Me: ‘Alcohol only kills the weakest brain cells.’
Also Me: *parks car in neighbor’s driveway*
[after coronavirus]
Boss: welcome back to work everyone, great to have you all in the office again but I think some of you may have picked up some bad habits while working from home
Me: *in sweats, flip flops, and eating cereal out of a dog bowl* Like what?
Staying in shape is the worst idea, all you’ve done is advertise that you’re capable of helping people move
8YR OLD: dad, why do spiders not stick to their own webs?
ME: [remembering I asked the same question when I was smoking pot at a party in college] are…are you high right now?
It’s actually only “Frankenstein” if it’s created in the Frankenstein region of France. Otherwise, it’s a sparkling monster.
If denial isn’t a skill, how can my brain convince me that I can reach in my purse with wet nails and it’s going to be be fine?
Why did they call it “conjugal visit” when “guilty pleasure” was right there?
Finding Nemo 2? I swear, if that kid gets lost again Finding Nemo 3 better be where child services locks the dad up for extreme negligence.
Me: It’s a dinosaur park…
Investor: Oh god yes, here is enough money to cover it going horrifically bad multiple times
Buying a bag of spinach is ignoring it for four days and then having to put 2 fistfuls into everything to use it before it goes bad
Some of y’all expect more from a retail employee than of your elected officials
All pigeons are stool pigeons if you stand under them long enough.
If you encounter a bear in the woods, stand perfectly still and try to look like kale.
remeber: you hav the same number of hours in the day as this tree. and how much oxygen hav u produced? oh none? oh u CONSUMED OXYGEN!?!???
I see velociraptor is trending in the United Kingdom.
I knew I should have paid for a stronger lock on that paddock.
He called me an angel but I’m pretty sure he meant angle because I’m always right.
[I see a bug outside] Nature is marvelous
[I see a bug inside] This must be the deliverer of my death
I’m not surprised I woke up with a mannequin after too much to drink.
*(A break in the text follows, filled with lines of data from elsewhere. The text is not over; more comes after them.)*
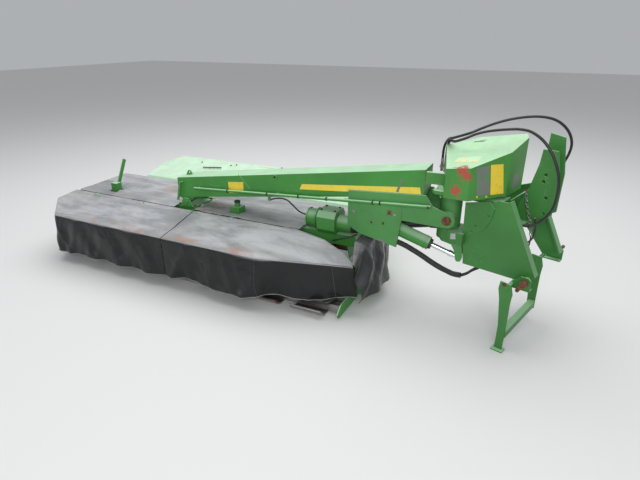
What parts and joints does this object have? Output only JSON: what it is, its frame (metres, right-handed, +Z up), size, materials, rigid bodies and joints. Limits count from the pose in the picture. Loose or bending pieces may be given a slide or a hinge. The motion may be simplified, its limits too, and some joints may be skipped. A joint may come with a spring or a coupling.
{
  "type": "folded disc mower",
  "caption": "Mounted disc mower-conditioner with a centre boom, folded to the rear and parked on its stand and wear shoes.",
  "frame": {"origin": "centre of the bounding box, on the ground", "axes": "+X along the boom towards the hitch, +Y from the front curtains to the swath outlet, +Z up"},
  "size_m": [4.9076, 1.763, 1.6584],
  "materials": {
    "green_paint": "weathered gloss",
    "worn_steel": "worn",
    "rusty_steel": "rusty",
    "rod_chrome": "polished",
    "black_plastic": "dusty",
    "black_rubber": "matte",
    "tarpaulin": "coated cloth, dusty"
  },
  "bodies": {
    "headstock": {"headstock_frame": "green_paint", "top_link_plates": "green_paint", "hitch_pins": "rusty_steel", "input_gearbox": "green_paint", "outer_hose": "black_rubber", "inner_hose": "black_rubber", "hose_coupler": "worn_steel", "sleeve_end": "black_rubber", "sleeve_tails": "black_rubber", "looped_hose": "black_rubber"},
    "stand": {"parking_stand": "green_paint"},
    "pto_shaft": {"input_shaft": "worn_steel"},
    "swing_frame": {"swing_hub": "green_paint", "drive_guard": "green_paint", "hose_fittings": "worn_steel", "rising_hoses": "black_rubber", "sleeve_middle": "black_rubber"},
    "boom": {"boom_beam": "green_paint", "boom_fork": "green_paint", "boom_hanger": "green_paint", "support_rail": "green_paint", "hose_sleeve": "black_rubber", "breather_hose": "black_rubber"},
    "cylinder_barrel": {"lift_barrel": "green_paint"},
    "cylinder_rod": {"lift_rod": "rod_chrome"},
    "shaft_outer": {"shaft_tube": "black_plastic"},
    "shaft_inner": {"shaft_slider": "worn_steel"},
    "mower_unit": {"cutter_bar": "worn_steel", "wear_shoes": "worn_steel", "main_beam": "green_paint", "outboard_end_frame": "green_paint", "inboard_end_frame": "green_paint", "conditioner_hood": "green_paint", "swath_boards": "green_paint", "unit_gearbox": "green_paint", "drive_cone": "black_plastic", "beam_saddle": "green_paint", "tilt_stop": "green_paint", "setting_lever": "green_paint", "guard_hinges": "green_paint", "top_tarp": "tarpaulin", "end_curtains": "tarpaulin"},
    "rotor": {"conditioner_rotor": "rusty_steel", "upright_tines": "rusty_steel", "level_tines": "rusty_steel"},
    "outboard_guard": {"outboard_guard_frame": "green_paint", "outboard_guard_tarp": "tarpaulin"},
    "inboard_guard": {"inboard_guard_frame": "green_paint", "inboard_guard_tarp": "tarpaulin"},
    "disc_1": {"disc_1": "worn_steel"},
    "disc_2": {"disc_2": "worn_steel"},
    "disc_3": {"disc_3": "worn_steel"},
    "disc_4": {"disc_4": "worn_steel"},
    "disc_5": {"disc_5": "worn_steel"},
    "disc_6": {"disc_6": "worn_steel"},
    "disc_7": {"disc_7": "worn_steel"}
  },
  "joints": [
    {"name": "boom_swing", "type": "hinge", "parent": "headstock", "child": "swing_frame", "pos_m": [1.5725, -0.177, 0.9], "axis": [0, 0, 1], "range_deg": [-16, 74]},
    {"name": "boom_lift", "type": "hinge", "parent": "swing_frame", "child": "boom", "pos_m": [1.5725, -0.177, 0.866], "axis": [0, 1, 0], "range_deg": [-8, 11]},
    {"name": "barrel_pivot", "type": "hinge", "parent": "boom", "child": "cylinder_barrel", "pos_m": [0.9845, -0.235, 0.766], "axis": [0, 1, 0], "range_deg": [-5, 4]},
    {"name": "rod_slide", "type": "slide", "parent": "cylinder_barrel", "child": "cylinder_rod", "axis": [0.9551, 0, -0.2962], "range_m": [-0.045, 0.065]},
    {"name": "unit_tilt", "type": "hinge", "parent": "boom", "child": "mower_unit", "pos_m": [-0.9825, -0.177, 0.652], "axis": [0, 1, 0], "range_deg": [-1, 6]},
    {"name": "shaft_sway", "type": "hinge", "parent": "boom", "child": "shaft_outer", "pos_m": [1.4635, -0.057, 0.745], "axis": [0, 1, 0], "range_deg": [-18, 6]},
    {"name": "shaft_slide", "type": "slide", "parent": "shaft_outer", "child": "shaft_inner", "axis": [-0.9649, -0.2324, -0.1221], "range_m": [-0.03, 0.06]},
    {"name": "rotor_turn", "type": "hinge", "parent": "mower_unit", "child": "rotor", "pos_m": [-0.7225, 0.075, 0.345], "axis": [1, 0, 0], "continuous": true},
    {"name": "outboard_guard_fold", "type": "hinge", "parent": "mower_unit", "child": "outboard_guard", "pos_m": [-1.5325, -0.397, 0.588], "axis": [-1, 0, 0], "range_deg": [0, 80]},
    {"name": "inboard_guard_fold", "type": "hinge", "parent": "mower_unit", "child": "inboard_guard", "pos_m": [-0.3925, -0.397, 0.588], "axis": [-1, 0, 0], "range_deg": [0, 80]},
    {"name": "stand_fold", "type": "hinge", "parent": "headstock", "child": "stand", "pos_m": [2.17785, -0.22436, 0.515], "axis": [0.2807, 0.9598, 0], "range_deg": [0, 75]},
    {"name": "pto_turn", "type": "hinge", "parent": "headstock", "child": "pto_shaft", "pos_m": [1.98244, -0.0375, 0.745], "axis": [0.9598, -0.2807, 0], "continuous": true},
    {"name": "disc_1_turn", "type": "hinge", "parent": "mower_unit", "child": "disc_1", "pos_m": [-2.0125, -0.527, 0.09], "axis": [0, 0, 1], "continuous": true},
    {"name": "disc_2_turn", "type": "hinge", "parent": "mower_unit", "child": "disc_2", "pos_m": [-1.5825, -0.527, 0.09], "axis": [0, 0, 1], "continuous": true},
    {"name": "disc_3_turn", "type": "hinge", "parent": "mower_unit", "child": "disc_3", "pos_m": [-1.1525, -0.527, 0.09], "axis": [0, 0, 1], "continuous": true},
    {"name": "disc_4_turn", "type": "hinge", "parent": "mower_unit", "child": "disc_4", "pos_m": [-0.7225, -0.527, 0.09], "axis": [0, 0, 1], "continuous": true},
    {"name": "disc_5_turn", "type": "hinge", "parent": "mower_unit", "child": "disc_5", "pos_m": [-0.2925, -0.527, 0.09], "axis": [0, 0, 1], "continuous": true},
    {"name": "disc_6_turn", "type": "hinge", "parent": "mower_unit", "child": "disc_6", "pos_m": [0.1375, -0.527, 0.09], "axis": [0, 0, 1], "continuous": true},
    {"name": "disc_7_turn", "type": "hinge", "parent": "mower_unit", "child": "disc_7", "pos_m": [0.5675, -0.527, 0.09], "axis": [0, 0, 1], "continuous": true}
  ],
  "couplings": [
    {"joint": "barrel_pivot", "follows": "boom_lift", "ratio": -0.2824},
    {"joint": "rod_slide", "follows": "boom_lift", "m_per_rad": 0.2638},
    {"joint": "shaft_sway", "follows": "unit_tilt", "ratio": -2.5},
    {"joint": "shaft_slide", "follows": "unit_tilt", "m_per_rad": 0.5},
    {"joint": "disc_2_turn", "follows": "disc_1_turn", "ratio": -1},
    {"joint": "disc_3_turn", "follows": "disc_1_turn", "ratio": 1},
    {"joint": "disc_4_turn", "follows": "disc_1_turn", "ratio": -1},
    {"joint": "disc_5_turn", "follows": "disc_1_turn", "ratio": 1},
    {"joint": "disc_6_turn", "follows": "disc_1_turn", "ratio": -1},
    {"joint": "disc_7_turn", "follows": "disc_1_turn", "ratio": 1}
  ]
}
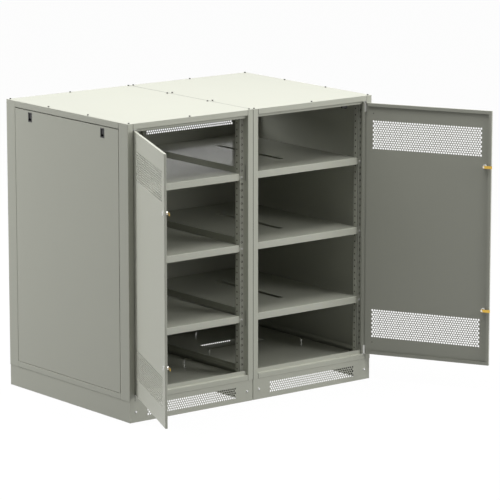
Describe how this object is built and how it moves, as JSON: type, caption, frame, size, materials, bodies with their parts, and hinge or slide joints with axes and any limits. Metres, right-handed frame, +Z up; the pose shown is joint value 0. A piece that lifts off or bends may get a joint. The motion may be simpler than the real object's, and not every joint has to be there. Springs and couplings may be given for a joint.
{
  "type": "battery cabinet",
  "caption": "Sheet-steel battery cabinet with slotted shelves, perforated swing doors and a ventilated plinth.",
  "frame": {"origin": "on the floor, in the middle of the footprint", "axes": "+X runs along the front to the right, +Y to the rear, +Z up"},
  "size_m": [2.5124, 2.0425, 1.806],
  "materials": {
    "grey_paint": "satin",
    "bright_zinc": "satin",
    "yellow_zinc": "satin",
    "hinge_steel": "satin",
    "black_plastic": "matte"
  },
  "bodies": {
    "cabinet": {"door_contact": "black_plastic", "floor_studs": "bright_zinc", "hinge_brackets": "hinge_steel", "hinge_pins": "bright_zinc", "latch_housings": "black_plastic", "left_bottom_rails": "grey_paint", "left_floor_pan": "grey_paint", "left_front_posts": "grey_paint", "left_lower_shelf": "grey_paint", "left_middle_shelf": "grey_paint", "left_plinth_front_grille": "grey_paint", "left_plinth_rear_grille": "grey_paint", "left_plinth_sides": "grey_paint", "left_rear_panel": "grey_paint", "left_rear_posts": "grey_paint", "left_roof": "grey_paint", "left_side_panel": "grey_paint", "left_top_rails": "grey_paint", "left_upper_shelf": "grey_paint", "left_uprights": "grey_paint", "plinth_bolts": "bright_zinc", "rear_screws": "bright_zinc", "right_bottom_rails": "grey_paint", "right_floor_pan": "grey_paint", "right_front_posts": "grey_paint", "right_lower_shelf": "grey_paint", "right_middle_shelf": "grey_paint", "right_plinth_front_grille": "grey_paint", "right_plinth_rear_grille": "grey_paint", "right_plinth_sides": "grey_paint", "right_rear_panel": "grey_paint", "right_rear_posts": "grey_paint", "right_roof": "grey_paint", "right_side_panel": "grey_paint", "right_top_rails": "grey_paint", "right_upper_shelf": "grey_paint", "right_uprights": "grey_paint", "roof_screws": "bright_zinc", "shelf_screws": "bright_zinc"},
    "left_door": {"left_door": "grey_paint", "left_hinge_blocks": "hinge_steel", "left_lock_housings": "bright_zinc"},
    "left_upper_cam": {"left_upper_lock_insert": "bright_zinc", "left_upper_lock_cam": "yellow_zinc"},
    "left_lower_cam": {"left_lower_lock_insert": "bright_zinc", "left_lower_lock_cam": "yellow_zinc"},
    "left_front_latch": {"left_front_latch_slide": "black_plastic"},
    "left_rear_latch": {"left_rear_latch_slide": "black_plastic"},
    "right_door": {"right_door": "grey_paint", "right_hinge_blocks": "hinge_steel", "right_lock_housings": "bright_zinc"},
    "right_upper_cam": {"right_upper_lock_insert": "bright_zinc", "right_upper_lock_cam": "yellow_zinc"},
    "right_lower_cam": {"right_lower_lock_insert": "bright_zinc", "right_lower_lock_cam": "yellow_zinc"},
    "right_front_latch": {"right_front_latch_slide": "black_plastic"},
    "right_rear_latch": {"right_rear_latch_slide": "black_plastic"}
  },
  "joints": [
    {"name": "left_door_swing", "type": "hinge", "parent": "cabinet", "child": "left_door", "pos_m": [-0.8805, -0.625, 0.9625], "axis": [0, 0, 1], "range_deg": [-10.6, 114.4]},
    {"name": "left_upper_cam_turn", "type": "hinge", "parent": "left_door", "child": "left_upper_cam", "pos_m": [-1.20933, -1.3499, 1.411], "axis": [0.9107, -0.4131, 0], "range_deg": [0, 90]},
    {"name": "left_lower_cam_turn", "type": "hinge", "parent": "left_door", "child": "left_lower_cam", "pos_m": [-1.20933, -1.3499, 0.514], "axis": [0.9107, -0.4131, 0], "range_deg": [0, 90]},
    {"name": "left_front_latch_slide", "type": "slide", "parent": "cabinet", "child": "left_front_latch", "axis": [0, 0, -1], "range_m": [0, 0.01], "stiffness_N_per_m": 400, "springref_m": -0.005},
    {"name": "left_rear_latch_slide", "type": "slide", "parent": "cabinet", "child": "left_rear_latch", "axis": [0, 0, -1], "range_m": [0, 0.01], "stiffness_N_per_m": 400, "springref_m": -0.005},
    {"name": "right_door_swing", "type": "hinge", "parent": "cabinet", "child": "right_door", "pos_m": [0.8805, -0.625, 0.9625], "axis": [0, 0, 1], "range_deg": [-118, 7]},
    {"name": "right_upper_cam_turn", "type": "hinge", "parent": "right_door", "child": "right_upper_cam", "pos_m": [1.2542, -1.32783, 1.411], "axis": [0.8829, 0.4695, 0], "range_deg": [0, 90]},
    {"name": "right_lower_cam_turn", "type": "hinge", "parent": "right_door", "child": "right_lower_cam", "pos_m": [1.2542, -1.32783, 0.514], "axis": [0.8829, 0.4695, 0], "range_deg": [0, 90]},
    {"name": "right_front_latch_slide", "type": "slide", "parent": "cabinet", "child": "right_front_latch", "axis": [0, 0, -1], "range_m": [0, 0.01], "stiffness_N_per_m": 400, "springref_m": -0.005},
    {"name": "right_rear_latch_slide", "type": "slide", "parent": "cabinet", "child": "right_rear_latch", "axis": [0, 0, -1], "range_m": [0, 0.01], "stiffness_N_per_m": 400, "springref_m": -0.005}
  ]
}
I am surprised though that I used a condom
Don’t be sad dirty dishes, nobody’s doing me either.
To all the boys I didn’t really like but then realized they liked me so I started liking them and then they stopped liking me so it made me like them more.
Melted butter is an essential oil, right?…..right??
When you’re stupid, you trust your child with an alarm clock
Ever notice how a piece of lint on a sheet can look like a scary insect?
Unrelated, is anyone selling a mattress? Mine is on fire.
Coworker: What a crazy weekend!
Me: *takes a knee*
CW: What are you doing?
M: Protesting this conversation.
My mom used a fire extinguisher on a portobello she was broiling for a sandwich that got too close to the flame. Took it out of the oven, but an hour later forgot about the fire, made the sandwich, ate it, panicked + called. The guy was laughing so hard he couldn’t answer her. 😂
That face-melting Nazi guy in ‘Raiders of the Lost Ark’ but it’s just my makeup the second I step outside in the summer.
When the store clerk says “I’ll leave this out for you” and sets it to the side, that’s code for “here, let me help you forget this.”
When jogging, if i get tired, I insult the people i pass in my head & then imagine having to get away as they chase me…
Interviewer: How do you define success?
Me: Being able to buy bacon when it’s not on sale.